• _Dataset records_
- - - - - - -

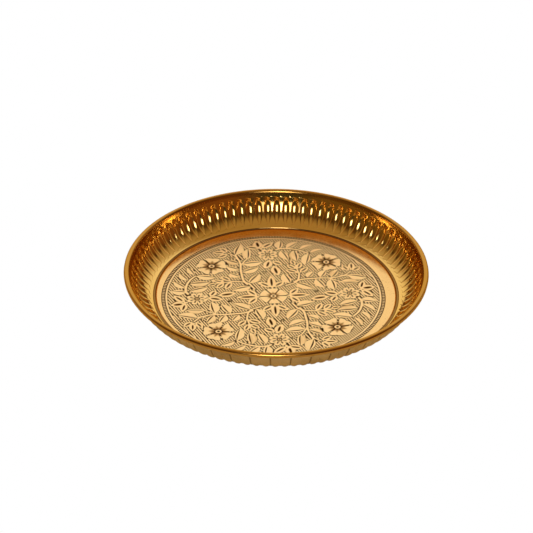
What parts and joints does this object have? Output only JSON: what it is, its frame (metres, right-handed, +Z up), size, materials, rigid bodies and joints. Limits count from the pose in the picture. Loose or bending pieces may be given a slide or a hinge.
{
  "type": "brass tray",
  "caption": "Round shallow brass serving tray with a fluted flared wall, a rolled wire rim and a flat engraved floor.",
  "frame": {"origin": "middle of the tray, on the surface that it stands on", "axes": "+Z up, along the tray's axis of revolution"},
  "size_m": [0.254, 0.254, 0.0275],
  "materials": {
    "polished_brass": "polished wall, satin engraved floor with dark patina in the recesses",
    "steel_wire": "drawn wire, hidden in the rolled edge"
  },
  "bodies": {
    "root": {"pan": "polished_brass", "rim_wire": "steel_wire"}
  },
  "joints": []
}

- - - - - - -

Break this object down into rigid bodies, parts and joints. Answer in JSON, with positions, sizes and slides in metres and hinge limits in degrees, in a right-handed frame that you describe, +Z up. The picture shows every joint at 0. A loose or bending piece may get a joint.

- - - - - - -

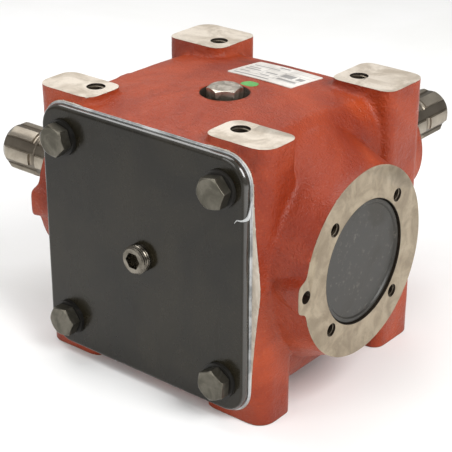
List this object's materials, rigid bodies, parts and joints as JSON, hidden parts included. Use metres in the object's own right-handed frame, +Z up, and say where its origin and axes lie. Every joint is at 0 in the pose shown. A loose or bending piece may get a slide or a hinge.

- - - - - - -

• _To be done_
Return every line from the records above that holds the word "with".

• _Written answer_
  "caption": "Round shallow brass serving tray with a fluted flared wall, a rolled wire rim and a flat engraved floor.",
    "polished_brass": "polished wall, satin engraved floor with dark patina in the recesses",
Break this object down into rigid bodies, parts and joints. Answer in JSON, with positions, sizes and slides in metres and hinge limits in degrees, in a right-handed frame that you describe, +Z up. The picture shows every joint at 0. A loose or bending piece may get a joint.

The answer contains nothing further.